20 thoughts on “How to pass an A level and fail the first year of a degree”

  1. 6 million households with an average wealth of £4 million – that sounds like a highly dubious statistic to me. There aren’t even 6 million higher rate taxpayers.

    And, given that there are only just over 60 million people in the UK, 6 million households is going to be much more than 10% of the total number of households.

  2. working accountant from Bromley

    I have many wealthy clients who, at the moment, are struggling to pay their taxes.

    Their companies own factories, or offices, or expensive plant, they live in expensive houses and they drive expensive cars.

    But right now, in a depression, their businesses are not earning an awful lot of money.

  3. This reminds me of attempts over at Mark Wadsworth during lively discussions about the Land Value Tax, where I’ve tried to explain that a valuation isn’t the same as a value.

    Nobody can get anywhere with economics if they don’t understand what value is. And very few people actually do.

  4. Yes, there is some interesting arithmetic in there. The top 10% owning 45% of the nation’s wealth? Possibly but … And, even assuming the figures are correct, that “average” hides even more nuances than the typical Eoin Clarke post.

  5. Ian B you’re totally ignorant of economics in general and LVT in particular. Please don’t do this to yourself.

  6. Why should anyone, rich or poor, pay a penny to cover debts run up by political scum?.

    Even if paid this time, the debt would begin to rise again about 1 second after the ink dried on the last settlement cheque.

  7. totally ignorant of economics in general and LVT in particular

    I presume this is based on my having some knowledge of economic theory developed later than the mid nineteenth century…

  8. It also ignores the fact that as soon as ‘wealth assessors’ appear over the horizon there would be an enormous rush to hide, export, bury, deface, and generally lose any form of assessable wealth. Just look at France and Italy, money is pouring out, or even going up in smoke to be claimed as insurance.
    Youth is so charmingly green behind the ears.

  9. So we’ve paid off the national debt but even though we’re not paying circa £50B in interest per annum on this, we still have a deficit of around £100B which will eventually build up into a new national debt. It isn’t the debt that is the problem here…

  10. If we were really clever, we could then impose a 100% windfall tax on everyone who benefits from the debt repayment. QUIDS IN!!!11!111

  11. I wonder what the worth of all present and former (and still alive) MPs is. Let’s confiscate that first.

  12. Ian you have missed the point. Mark was just stating the proposed tax as a percentage of the current valuation. Mark’s LVT is just a charge based on the benefit to the owner of the state depriving others the use of his land, which is helpful to express as a percentage of the valuation.

    When house prices fall, the tax remains the same, but would go up as a percentage of the potential selling price.

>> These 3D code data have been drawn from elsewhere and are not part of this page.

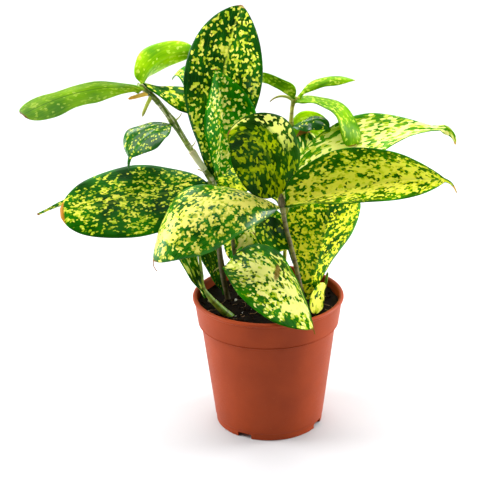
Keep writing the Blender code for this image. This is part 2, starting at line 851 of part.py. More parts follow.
def leaf_spine(leaf, stems):
    """Return a function that gives the midrib's point and axes at a share of the length."""
    steps = 96
    total = leaf.length + leaf.tail
    points = [leaf_start(leaf, stems)]
    turns, climbs = [], []
    for step in range(steps + 1):
        along = step / steps * total / leaf.length
        bend = min(along, 1.0) ** leaf.late
        turns.append(math.radians(leaf.azimuth + leaf.sweep * bend))
        climb = leaf.rise - leaf.droop * bend
        if along > 1.0:
            climb -= leaf.hook * (along - 1.0) * leaf.length / leaf.tail
        climbs.append(math.radians(climb))
    for step in range(steps):
        climb = (climbs[step] + climbs[step + 1]) / 2
        turn = (turns[step] + turns[step + 1]) / 2
        ahead = Vector((math.cos(climb) * math.cos(turn), math.cos(climb) * math.sin(turn), math.sin(climb)))
        points.append(points[-1] + ahead * total / steps)

    def frame_at(along):
        """Return the midrib's point, the way across the blade and the way out of its face."""
        place = min(along * leaf.length / total, 1.0) * steps
        low = min(int(place), steps - 1)
        share = place - low
        turn = turns[low] + (turns[low + 1] - turns[low]) * share
        climb = climbs[low] + (climbs[low + 1] - climbs[low]) * share
        tail_share = max(0.0, along - 1.0) * leaf.length / max(leaf.tail, 1.0)
        turned = leaf.twist * min(along, 1.0) + leaf.tail_turn * min(1.0, 3.0 * tail_share)
        roll = math.radians(leaf.roll + turned)
        ahead = Vector((math.cos(climb) * math.cos(turn), math.cos(climb) * math.sin(turn), math.sin(climb)))
        side = Vector((-math.sin(turn), math.cos(turn), 0.0))
        face = ahead.cross(side)
        across = side * math.cos(roll) + face * math.sin(roll)
        out = face * math.cos(roll) - side * math.sin(roll)
        return points[low].lerp(points[low + 1], share), across, out

    return frame_at


def half_width(leaf, along):
    """Return half the leaf's width at a share of its length: stalk, blade and tip."""
    if along >= 1.0:
        tail_share = (along - 1.0) * leaf.length / max(leaf.tail, 1.0)
        return leaf.tip_width / 2 + (0.5 - leaf.tip_width / 2) * min(1.0, tail_share)
    near, far = leaf.full * leaf.peak, leaf.full * (1.0 - leaf.peak)
    shape = (along / leaf.peak) ** near * ((1.0 - along) / (1.0 - leaf.peak)) ** far
    stalk = STALK_WIDTH / 2 * (1.0 if along < 0.5 else 0.0)
    return max(leaf.width / 2 * shape, stalk, leaf.tip_width / 2)


def half_section(leaf, across):
    """Return how far out and how far up a point lies on one folded and cupped half."""
    out, up, steps = 0.0, 0.0, 12
    for step in range(steps):
        share = (step + 0.5) / steps * across
        angle = math.radians(leaf.fold + leaf.cup * share)
        out += math.cos(angle) * across / steps
        up += math.sin(angle) * across / steps
    return out, up


def build_leaf(leaf, stems):
    """Make a leaf: a grid laid along its midrib, folded, cupped and waved, then thickened."""
    bm = bmesh.new()
    tail_rows = 3 if leaf.tail else 0
    rows = leaf.rows + tail_rows
    bmesh.ops.create_grid(bm, x_segments=leaf.columns, y_segments=rows, size=1.0)
    frame_at = leaf_spine(leaf, stems)
    for vert in bm.verts:
        row = round((vert.co.y + 1) / 2 * rows)
        if row <= leaf.rows:
            along = row / leaf.rows
        else:
            along = 1.0 + leaf.tail / leaf.length * (row - leaf.rows) / tail_rows
        side = math.copysign(1.0, vert.co.x)
        width = half_width(leaf, along)
        out, up = half_section(leaf, abs(vert.co.x))
        middle, across, face = frame_at(along)
        swell = math.sin(math.pi * min(along, 1.0)) ** 0.5 if along < 1.0 else 0.0
        turns = math.tau * (EDGE_WAVES * along + leaf.phase + 0.18 * side)
        ripple = leaf.wave * swell * vert.co.x**2 * math.sin(turns)
        vert.co = middle + across * (side * width * out) + face * (width * up + ripple)
    bmesh.ops.triangulate(bm, faces=bm.faces, quad_method="FIXED")
    bmesh.ops.scale(bm, vec=(MM, MM, MM), verts=bm.verts)
    mesh = bpy.data.meshes.new(leaf.name)
    bm.to_mesh(mesh)
    bm.free()
    mesh.shade_smooth()
    obj = add_object(leaf.name, mesh)
    thicken = obj.modifiers.new("thickness", "SOLIDIFY")
    thicken.thickness = BLADE_THICKNESS * MM
    thicken.offset = 0.0
    give_material(obj, leaf.colour, 0.35)


def place_plant():
    """Let one empty carry every piece, and put the pot's axis in its place."""
    holder = bpy.data.objects.new("plant", None)
    holder.location = (POT_AXIS[0] * MM, POT_AXIS[1] * MM, 0.0)
    bpy.context.scene.collection.objects.link(holder)
    for obj in bpy.data.objects:
        if obj.type == "MESH":
            obj.parent = holder


def build_plant():
    """Clear the scene and make every piece."""
    for obj in list(bpy.data.objects):
        bpy.data.objects.remove(obj)
    stems = {stem.name: stem for stem in STEMS}
    build_pot()
    build_soil(STEMS)
    for stem in STEMS:
        build_stem(stem)
    for leaf in LEAVES:
        build_leaf(leaf, stems)
    place_plant()


build_plant()
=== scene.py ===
"""Gold dust dracaena in its nursery pot: the finished model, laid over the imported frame.

Sizes are written in millimetres and angles in degrees.
Every piece is made in metres, in the frame's own place.
"""

import json
import logging
import math
import random
from dataclasses import dataclass, field
from enum import Enum
from statistics import NormalDist
from typing import Callable

import bmesh
import bpy
from bmesh.types import BMesh
from bpy.types import Material, Node, NodeSocket, NodeTree, Object
from mathutils import Euler, Matrix, Vector, noise

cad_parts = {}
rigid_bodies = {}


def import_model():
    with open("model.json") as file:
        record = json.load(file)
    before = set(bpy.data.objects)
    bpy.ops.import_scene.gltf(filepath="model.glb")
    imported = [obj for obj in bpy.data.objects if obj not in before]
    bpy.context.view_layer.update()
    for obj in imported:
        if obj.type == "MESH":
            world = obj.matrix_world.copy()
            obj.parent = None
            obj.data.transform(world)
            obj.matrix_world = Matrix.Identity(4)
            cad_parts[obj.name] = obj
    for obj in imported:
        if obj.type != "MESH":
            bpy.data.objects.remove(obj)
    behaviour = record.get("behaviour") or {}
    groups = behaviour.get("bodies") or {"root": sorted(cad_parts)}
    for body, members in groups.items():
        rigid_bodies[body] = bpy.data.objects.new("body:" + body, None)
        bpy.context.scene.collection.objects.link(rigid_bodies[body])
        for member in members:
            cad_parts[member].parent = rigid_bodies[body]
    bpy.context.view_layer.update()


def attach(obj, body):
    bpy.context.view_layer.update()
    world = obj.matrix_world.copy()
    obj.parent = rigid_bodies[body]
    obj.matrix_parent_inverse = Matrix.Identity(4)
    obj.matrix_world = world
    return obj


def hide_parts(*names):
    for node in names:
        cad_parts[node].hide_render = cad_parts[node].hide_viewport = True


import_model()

LOG = logging.getLogger("gold_dust_dracaena")

MM = 0.001
BODY = "root"
POT_AXIS = Vector((17.4, -26.9, 0.0))  # the pot's axis, from the frame's origin
PATTERN_SHIFT = (83.0, 61.0)  # from one leaf's pattern to the next, so that no two leaves look alike

# UV maps of a blade or a stem: one in millimetres along its surface, one in shares of its size
UV_MM = "surface_mm"
UV_SHARE = "surface_share"


class DustPattern(Enum):
    """How the pale dust lies on a leaf."""

    SCATTERED = "dots and blotches all over"
    CENTRED = "merged along the midrib, with green margins"
    FAINT = "a few faint dots on a young leaf"


class WispKind(Enum):
    """What grows from a stem beside its leaves."""

    SHEATH = "dry papery sheath tip"
    ORANGE_BUD = "blunt orange bud"
    OLIVE_BUD = "olive bud"
    CLASPING = "pale papery sheath that still wraps the stem"


def linear_colour(hex_text: str, alpha: float = 1.0) -> tuple[float, float, float, float]:
    """Turn an sRGB hex colour into the linear colour that a shader takes.

    Args:
        hex_text: colour as "#RRGGBB".
        alpha: opacity of the colour.

    Returns:
        Red, green, blue and alpha in linear light.
    """
    light = []
    for place in (1, 3, 5):
        part = int(hex_text[place : place + 2], 16) / 255
        light.append(part / 12.92 if part <= 0.04045 else ((part + 0.055) / 1.055) ** 2.4)
    return (*light, alpha)


def add_node(tree: NodeTree, kind: str, settings: dict | None = None, links: dict | None = None) -> Node:
    """Add one shader node with its settings and its links.

    Args:
        tree: node tree that gets the node.
        kind: Blender's name for the type of node, without its ShaderNode.
        settings: values by property name, or by the name or number of an input; a colour is hex.
        links: what feeds each input, by the input's name or number.

    Returns:
        The new node.
    """
    node = tree.nodes.new("ShaderNode" + kind)
    for key, value in (settings or {}).items():
        if isinstance(key, str) and hasattr(node, key):
            setattr(node, key, value)
        else:
            node.inputs[key].default_value = linear_colour(value) if isinstance(value, str) else value
    feed(tree, node, links or {})
    return node


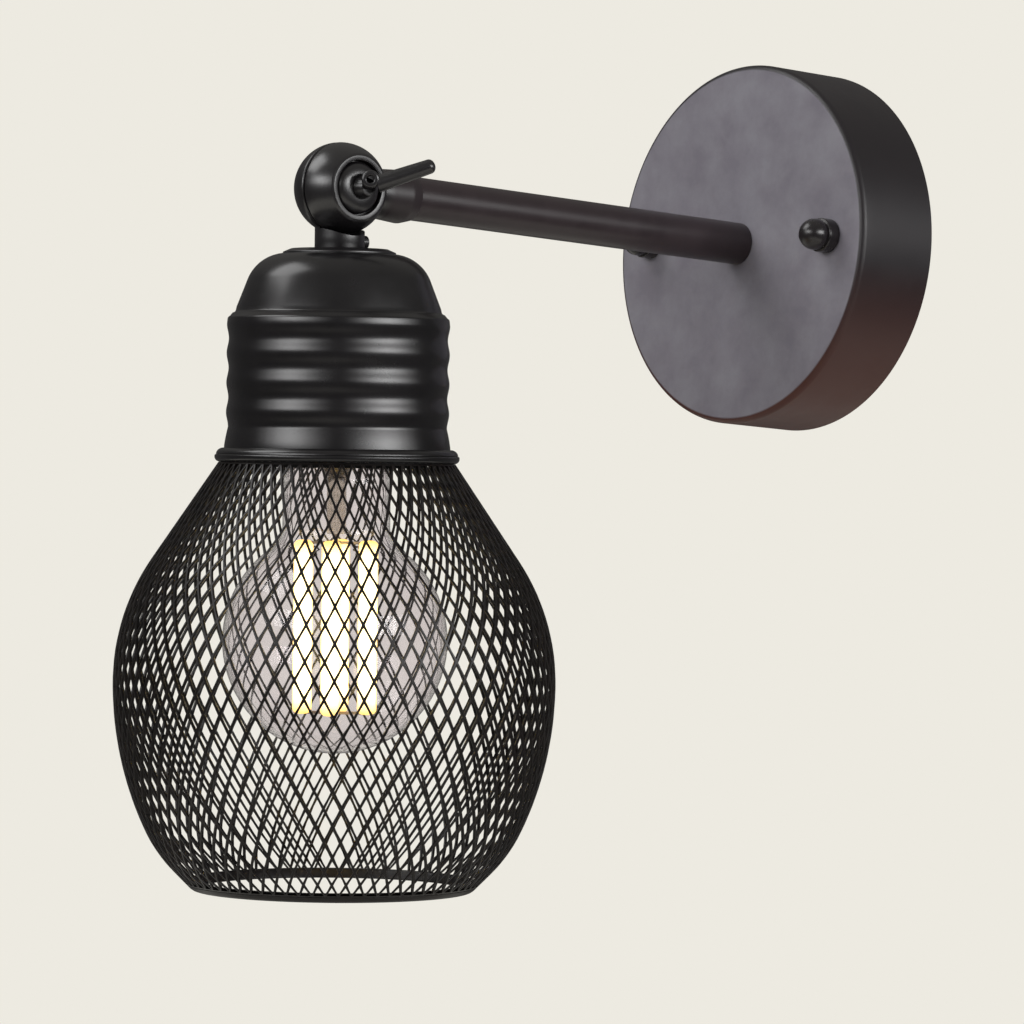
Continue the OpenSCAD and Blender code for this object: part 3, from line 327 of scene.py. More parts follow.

  13. @John (#12): I don’t think Mark Wadsworth has ever said that his version of LVT is a fixed charge, based on todays values in perpetuity. If prices changed (as they undoubted would if LVT was introduced) the LVT due on any given house would change too.

  14. Let’s assume that a heavily indebted state wants to tax as much as possible.
    Example: France. Here the ISF varies from 0.55% to a maximum of 1.8% with many loopholes. Your main home is exempt, so is any investment in unquoted companies, etc.
    It brings in about £4 billion, i.e. about 1% of the total tax take, or in other words enough to modify two aircraft carriers so that they can use, erm, aircraft.

    No great contribution to paying off the national debt, then. And that’s from an explicitly Colbertist perspective.

  15. Yes.
    Anyway, it isn’t possible for taxes on the rich to pay for the poor, because a reduction in demand for diamond rings won’t increase the amount of food available.
    Hence VAT.

  16. “That gets an A* as part of an A level paper.”

    Anyone else think that the answer “should” not merit an A*? Doesn’t seem to me to be at the level of brilliance that an A* “should” imply? Mind you, I did my own school exams in the 1970s and they were Highers, not A levels.

    “I have many wealthy clients who, at the moment, are struggling to pay their taxes.
    Their companies own factories, or offices, or expensive plant, they live in expensive houses and they drive expensive cars.
    But right now, in a depression, their businesses are not earning an awful lot of money.”

    I am intrigued to know exactly what you mean (I infer the individual owners of the business?) and how this is the case – what taxes are these? Apart from the main exceptions of VAT on consumption (if you can’t pay, don’t consume) or council tax, almost all taxes are levied on cash income received or gains realised (unless they are getting income or gains in a non-cash form) so I’m struggling to see how this could be the case, unless the poor dears have spent the money already received without retaining enough to pay the tax due? (in which case, f*ck em).

  17. so I’m struggling to see how this could be the case, unless the poor dears have spent the money already received without retaining enough to pay the tax due? (in which case, f*ck em).

    HMRC send you an estimate bill on “unearned income” – includes rents and significant dividends, based on last year’s return, to be paid in Jan (iirc.) Which they really insist you aren’t allowed to argue with. So if you having a bad year …

  18. What SE said. Payments on account are based on the previous years profit level. So if profits nosedive suddenly you still have to pay the tax as if you were making profit. You will get the money back eventually, when the tax year is finalised, but by then you may have gone bust, or had to shut up shop.

    Tim adds: No, you’re missing the point. This is a wealth tax, not an income tax. He is saying 20% of all you own, not of what you earn.

  19. Pingback: The Wealth Tax « Chris Attrill's Blog

  20. @Tim: I think SE was talking about the clients of ‘working accountant from Bromley’, who are struggling to pay their taxes now (income taxes one assumes), not the proposed 20% wealth tax.